His opening joke requires a glass of bourbon as a prop. “Scotch,
no ice, neat, no water. I never drink water, Dick Cheney tortures
people with it.” The crowd erupts with laughter.
Friday,
Grover is invited to speak the Palenque Norte, a lecture series
that, earlier in the week, covered topics such as Coming Down
from the Psychedelic Power Trip, Holotropic Breathwork, and
Meditation, Chanting and Discourse -- ?a perfect tee-up for
a talk on tax policy and civil liberties.
The
event is in a large white tent with dusty carpets strewn across
the desert flooring. The room has all 31 flavors of hippy. In
front of me is a blue haired couple who are clearly in their
own world as they caress each other for the duration of the
nearly two-hour talk.
Grover
shares allusions to the virtue of small government using examples
of marijuana legalization in Colorado and concealed carry legislation
in Florida preceding decreases in crime. The crowd is locked
in and energized, with the rare exception of one dreadlocked
man (and presumed liberal power broker) snoring on a couch in
the back.
Afterwards,
Grover sticks around and answers questions from the audience.
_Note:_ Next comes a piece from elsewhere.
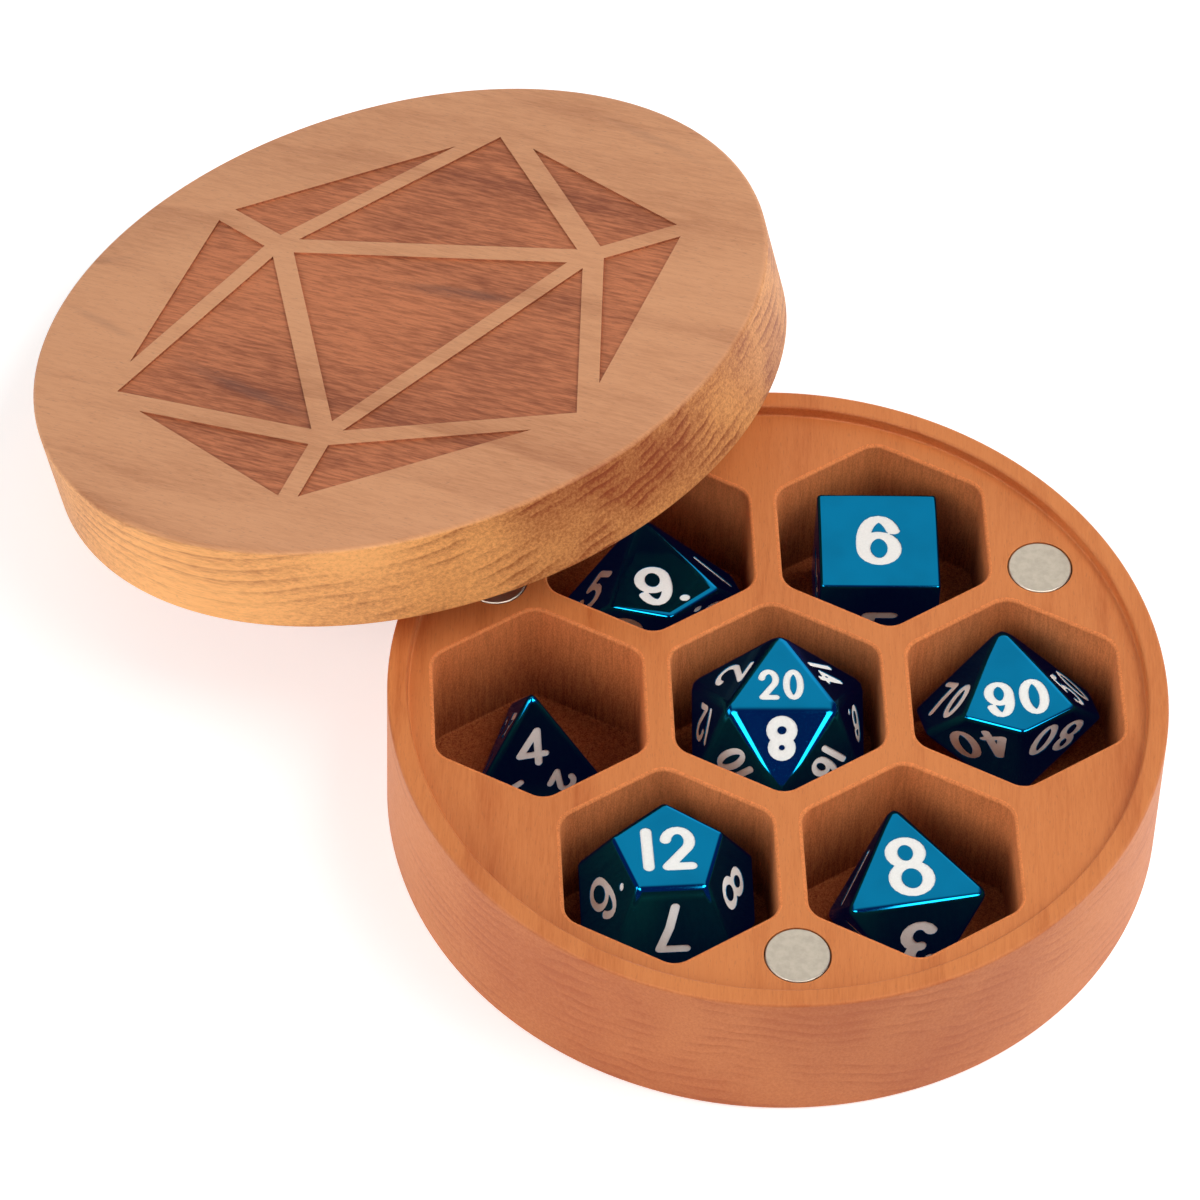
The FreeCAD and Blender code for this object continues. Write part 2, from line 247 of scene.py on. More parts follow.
class Sketch:
    """A mesh under construction, with the shading normal of every face corner."""

    def __init__(self):
        self.points = []
        self.faces = []
        self.normals = []
        self.finishes = []

    def add(self, points):
        first = len(self.points)
        self.points.extend(Vector(p) for p in points)
        return list(range(first, len(self.points)))

    def face(self, corners, normals, finish=0):
        """Adds a face, wound so that it looks the way its normals point."""
        following = corners[1:] + corners[:1]
        looks = sum((self.points[i].cross(self.points[j]) for i, j in zip(corners, following)),
                    Vector())
        if looks.dot(sum(normals, Vector())) < 0:
            corners = corners[::-1]
            normals = normals[::-1]
        self.faces.append(corners)
        self.normals.append(normals)
        self.finishes.append(finish)

    def sweep(self, loop, profile, finish=0):
        """Carries a profile round a loop; gives the first and the last ring of points."""
        rings = []
        for out, up, lean_out, lean_up in profile:
            ring = self.add(at + side * out + Vector((0, 0, up)) for at, side in loop)
            leans = [side * lean_out + Vector((0, 0, lean_up)) for _, side in loop]
            rings.append((ring, leans))
        for (low, low_leans), (high, high_leans) in zip(rings, rings[1:]):
            for i in range(len(loop)):
                j = (i + 1) % len(loop)
                self.face([low[i], low[j], high[j], high[i]],
                          [low_leans[i], low_leans[j], high_leans[j], high_leans[i]], finish)
        return rings[0][0], rings[-1][0]

    def cap(self, ring, normal, finish=0):
        self.face(list(ring), [Vector(normal)] * len(ring), finish)

    def plate(self, plane, outline, openings=(), cuts=(), depth=0.0, finishes=(0, 0, 0)):
        """Flat face inside the outline ring.

        The opening rings are left free.  The cut shapes, lists of points in the plane's own
        axes, are sunk by depth.  The finishes are those of the face, the sunk floors and walls.
        """
        to_plane = plane.inverted()
        normal = plane.to_3x3().col[2].normalized()
        rings = [list(outline)] + [list(ring) for ring in openings]
        known = [i for ring in rings for i in ring]
        flat = [(to_plane @ self.points[i]).to_2d() / MM for i in known]
        flat += [Vector(p) / MM for cut in cuts for p in cut]
        numbers = iter(range(len(flat)))
        shapes = [counter_clockwise(flat, [next(numbers) for _ in shape])
                  for shape in (*rings, *cuts)]
        places, _, pieces, origins, _, owners = delaunay_2d_cdt(flat, [], shapes, INSIDE_ONLY,
                                                                SAME_PLACE)
        top = []
        for place, origin in zip(places, origins):
            shared = [known[i] for i in origin if i < len(known)]
            top += shared[:1] or self.add([plane @ Vector((place.x * MM, place.y * MM, 0))])
        sunk = {}
        sides = {}
        for piece, inside in zip(pieces, owners):
            if 0 not in inside or any(0 < i < len(rings) for i in inside):
                continue
            is_cut = any(i >= len(rings) for i in inside)
            if is_cut:
                for a, b in zip(piece, piece[1:] + piece[:1]):
                    if a not in sunk:
                        sunk[a] = self.add([self.points[top[a]] - normal * depth])[0]
                    sides.setdefault(frozenset((a, b)), []).append(piece)
            corners = [(sunk if is_cut else top)[i] for i in piece]
            self.face(corners, [normal] * len(piece), finishes[int(is_cut)])
        for (a, b), (piece, *others) in sides.items():
            if not others:          # the cut ends here
                beyond = next(i for i in piece if i not in (a, b))
                along = (self.points[top[b]] - self.points[top[a]]).normalized()
                inward = self.points[top[beyond]] - self.points[top[a]]
                inward = (inward - along * inward.dot(along)).normalized()
                self.face([top[a], top[b], sunk[b], sunk[a]], [inward] * 4, finishes[2])

    def carry(self, place):
        """Moves every point and normal; the piece's own axes stay those of the chest."""
        turn = place.to_3x3()
        self.points = [place @ p for p in self.points]
        self.normals = [[turn @ n for n in corners] for corners in self.normals]
        return self

    def make(self, name, materials, place=Matrix.Identity(4)):
        mesh = bpy.data.meshes.new(name)
        mesh.from_pydata(self.points, [], self.faces, shade_flat=False)
        for material in materials:
            mesh.materials.append(material)
        mesh.polygons.foreach_set("material_index", self.finishes)
        mesh.normals_split_custom_set([n for corners in self.normals for n in corners])
        return put(name, mesh, place)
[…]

In an environment like this it is easy to forget that the people
around you are every bit as civically engaged as your average
citizen, perhaps even more so.
One
shirtless man asks if there are scenarios in which the free
market constricts personal liberty. Grover trumpets that undue
oversight of free markets constrict career mobility by narrowing
in on the plight of convicted felons obtaining vocational licenses.
As a massive gust of wind fills the tent with dust and reduces
visibility to fuzzy outlines, a large white-bearded Burner thanks
Grover for coming a second year and “Giving me the opportunity
to evolve past loathing people with your ideas.” He then
submits an idea to use basic geometry to regulate gerrymandering.
Grover is impressed.
It’s
unclear whether Grover won any support for his famous tax pledge
during his talk. What is clear is that he generated a real connection
with the audience. Notions of sacrosanct individual liberty
and freedom from interference by policing powers deeply resonate
with his new fans.
Therein
lies the beauty of Burning Man. It galvanizes a culturally discontinuous
group of people into one family united by a love for freedom
of expression. The costumes, the ceremony, the guiding principals,
all are an attempt to create a protected context for unbridling
people from the strictures of the ‘default world’
Through
this uniting principle, Grover has found ideological allies
in his fight to restore the American government to what he believes
it was originally intended to be: a compassionate but restrained
system of rules designed to add to the human experience, not
limit it. In this frenetic dust-filled wonderland of lights
and hippies, Grover has found the most unlikely of homes.